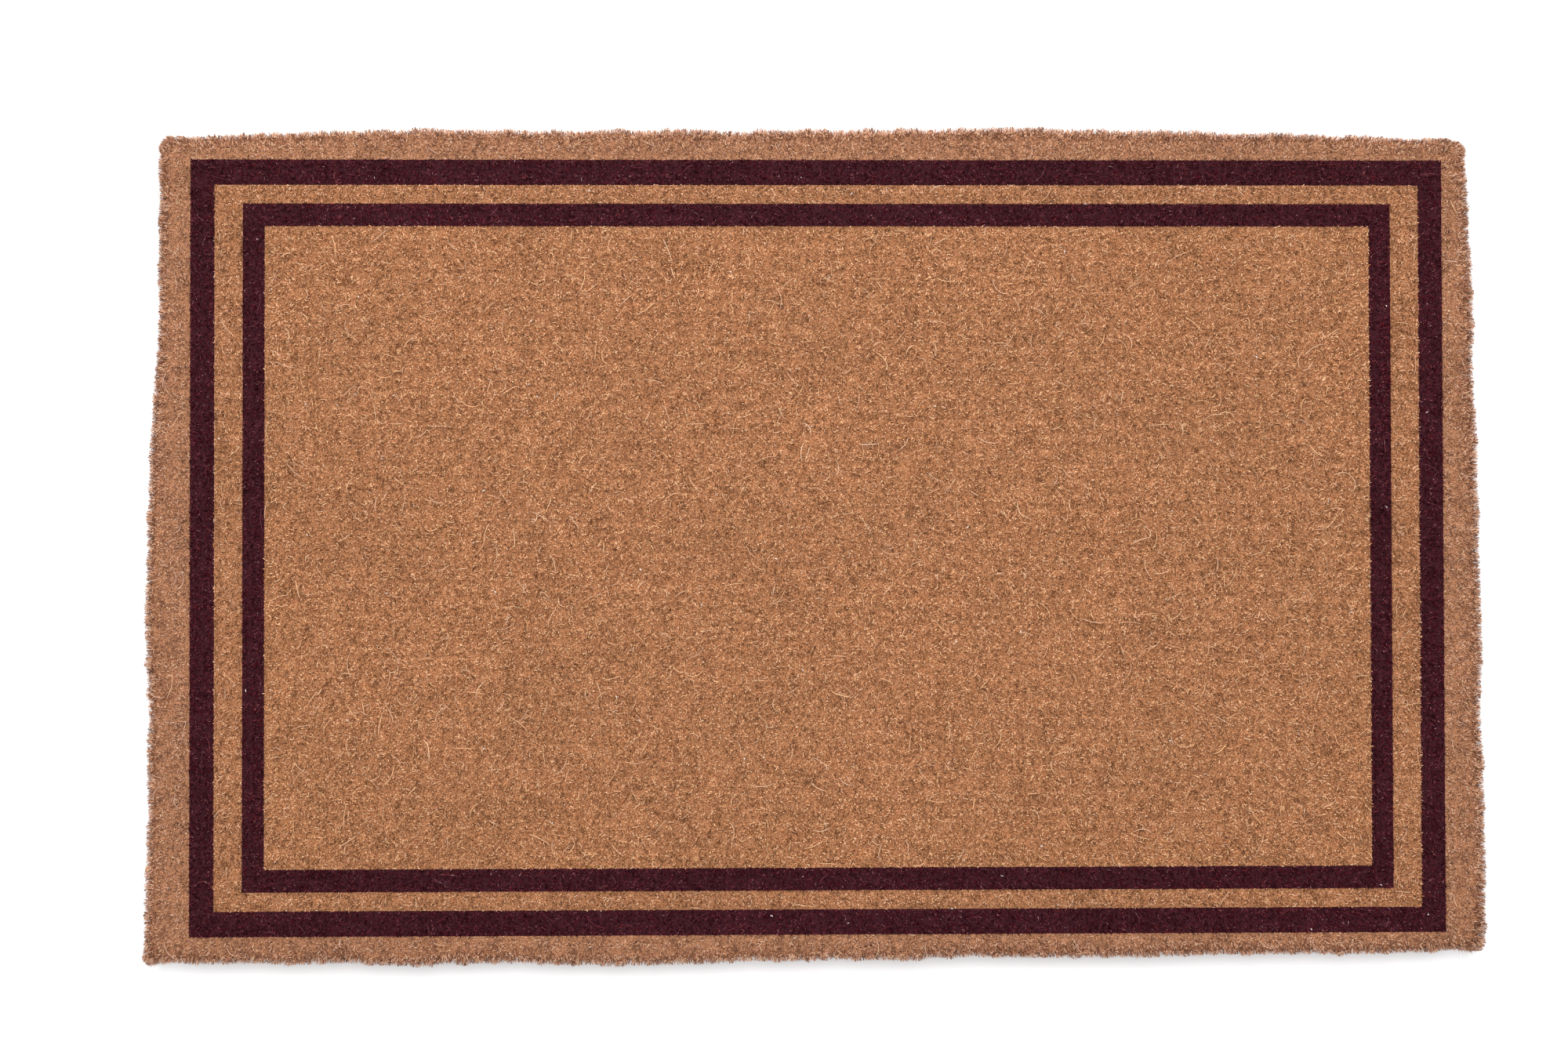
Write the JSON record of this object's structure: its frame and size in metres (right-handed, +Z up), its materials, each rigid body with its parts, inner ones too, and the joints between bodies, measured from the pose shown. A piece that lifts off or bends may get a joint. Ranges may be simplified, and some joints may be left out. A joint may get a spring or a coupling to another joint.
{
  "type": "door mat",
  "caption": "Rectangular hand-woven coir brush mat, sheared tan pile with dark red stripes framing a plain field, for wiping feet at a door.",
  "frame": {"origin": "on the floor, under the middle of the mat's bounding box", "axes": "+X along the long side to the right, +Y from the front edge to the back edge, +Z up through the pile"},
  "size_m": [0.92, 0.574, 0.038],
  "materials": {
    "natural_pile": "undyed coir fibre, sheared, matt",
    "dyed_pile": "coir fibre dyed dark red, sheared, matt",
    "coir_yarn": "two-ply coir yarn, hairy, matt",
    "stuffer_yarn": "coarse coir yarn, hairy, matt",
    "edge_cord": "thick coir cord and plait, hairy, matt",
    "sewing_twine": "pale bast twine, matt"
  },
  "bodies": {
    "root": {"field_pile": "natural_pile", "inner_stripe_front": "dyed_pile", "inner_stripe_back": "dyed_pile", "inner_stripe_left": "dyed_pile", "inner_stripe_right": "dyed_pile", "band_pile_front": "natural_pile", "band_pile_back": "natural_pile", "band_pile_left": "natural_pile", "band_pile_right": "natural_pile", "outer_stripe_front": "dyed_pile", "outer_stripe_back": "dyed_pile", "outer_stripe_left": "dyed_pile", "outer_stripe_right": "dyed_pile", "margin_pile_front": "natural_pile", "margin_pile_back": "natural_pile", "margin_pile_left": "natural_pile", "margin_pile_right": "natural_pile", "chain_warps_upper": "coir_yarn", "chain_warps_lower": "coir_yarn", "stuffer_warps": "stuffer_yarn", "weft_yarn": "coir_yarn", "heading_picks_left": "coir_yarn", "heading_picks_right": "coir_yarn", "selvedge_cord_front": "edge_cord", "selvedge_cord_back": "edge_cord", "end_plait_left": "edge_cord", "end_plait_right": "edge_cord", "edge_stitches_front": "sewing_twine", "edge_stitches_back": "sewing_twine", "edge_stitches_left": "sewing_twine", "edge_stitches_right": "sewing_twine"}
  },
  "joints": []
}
────
Quote the data above in full, changing nothing.

Reply:
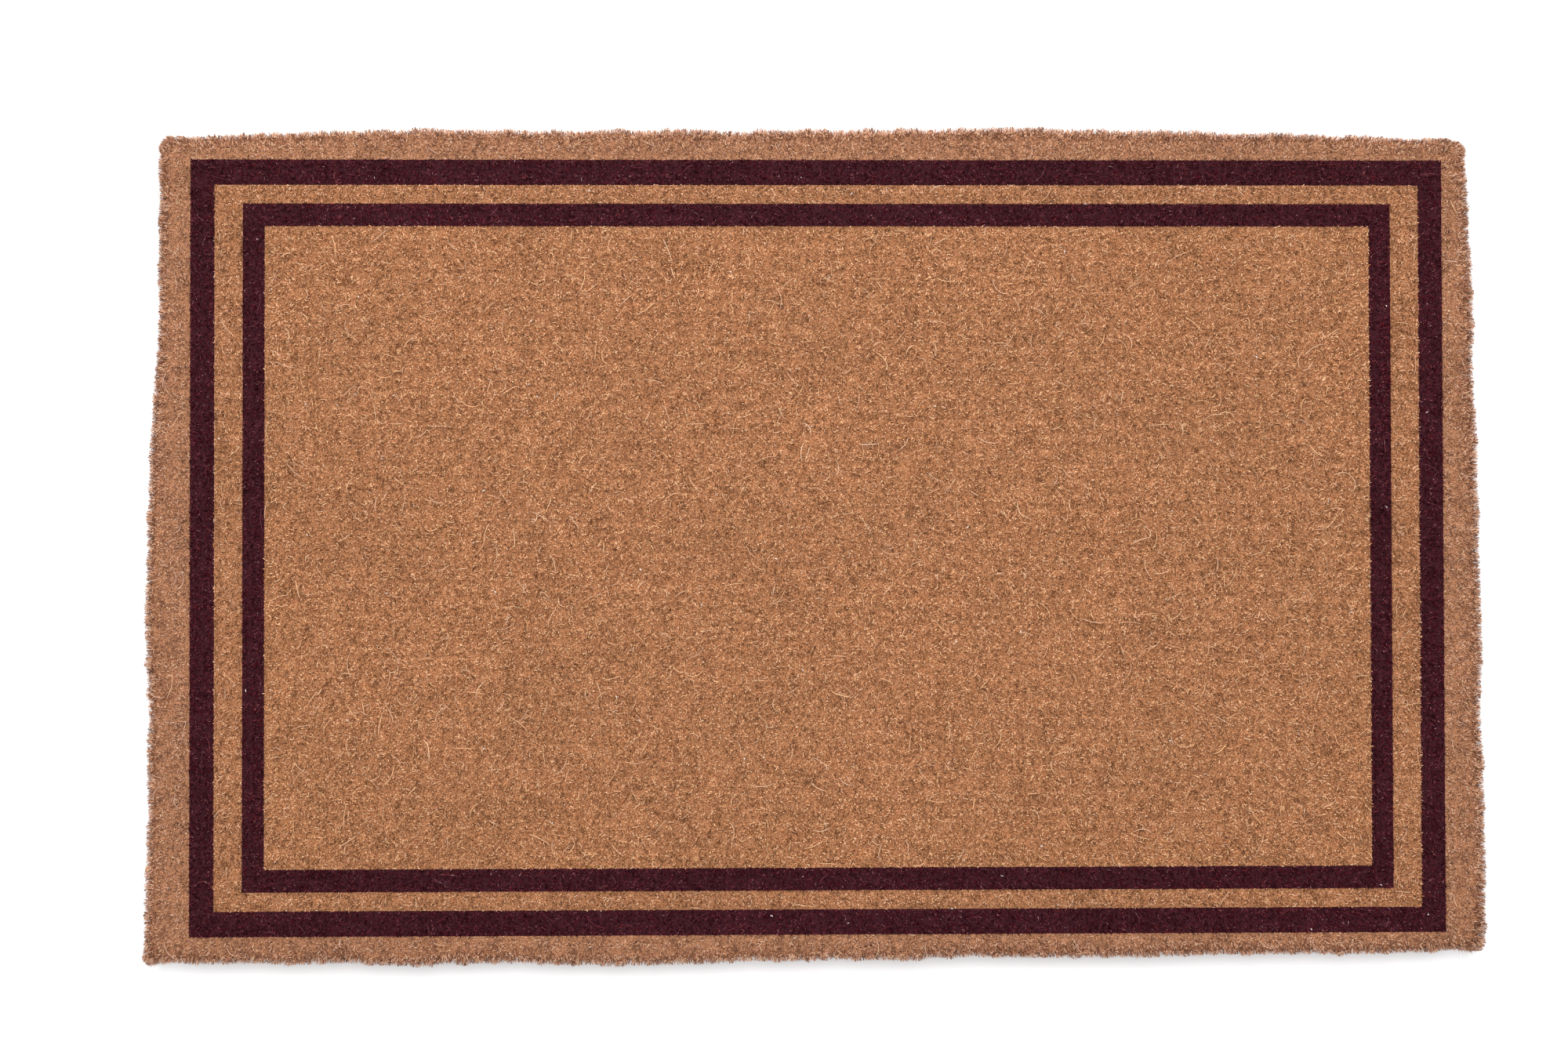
Write the JSON record of this object's structure: its frame and size in metres (right-handed, +Z up), its materials, each rigid body with its parts, inner ones too, and the joints between bodies, measured from the pose shown. A piece that lifts off or bends may get a joint. Ranges may be simplified, and some joints may be left out. A joint may get a spring or a coupling to another joint.
{
  "type": "door mat",
  "caption": "Rectangular hand-woven coir brush mat, sheared tan pile with dark red stripes framing a plain field, for wiping feet at a door.",
  "frame": {"origin": "on the floor, under the middle of the mat's bounding box", "axes": "+X along the long side to the right, +Y from the front edge to the back edge, +Z up through the pile"},
  "size_m": [0.92, 0.574, 0.038],
  "materials": {
    "natural_pile": "undyed coir fibre, sheared, matt",
    "dyed_pile": "coir fibre dyed dark red, sheared, matt",
    "coir_yarn": "two-ply coir yarn, hairy, matt",
    "stuffer_yarn": "coarse coir yarn, hairy, matt",
    "edge_cord": "thick coir cord and plait, hairy, matt",
    "sewing_twine": "pale bast twine, matt"
  },
  "bodies": {
    "root": {"field_pile": "natural_pile", "inner_stripe_front": "dyed_pile", "inner_stripe_back": "dyed_pile", "inner_stripe_left": "dyed_pile", "inner_stripe_right": "dyed_pile", "band_pile_front": "natural_pile", "band_pile_back": "natural_pile", "band_pile_left": "natural_pile", "band_pile_right": "natural_pile", "outer_stripe_front": "dyed_pile", "outer_stripe_back": "dyed_pile", "outer_stripe_left": "dyed_pile", "outer_stripe_right": "dyed_pile", "margin_pile_front": "natural_pile", "margin_pile_back": "natural_pile", "margin_pile_left": "natural_pile", "margin_pile_right": "natural_pile", "chain_warps_upper": "coir_yarn", "chain_warps_lower": "coir_yarn", "stuffer_warps": "stuffer_yarn", "weft_yarn": "coir_yarn", "heading_picks_left": "coir_yarn", "heading_picks_right": "coir_yarn", "selvedge_cord_front": "edge_cord", "selvedge_cord_back": "edge_cord", "end_plait_left": "edge_cord", "end_plait_right": "edge_cord", "edge_stitches_front": "sewing_twine", "edge_stitches_back": "sewing_twine", "edge_stitches_left": "sewing_twine", "edge_stitches_right": "sewing_twine"}
  },
  "joints": []
}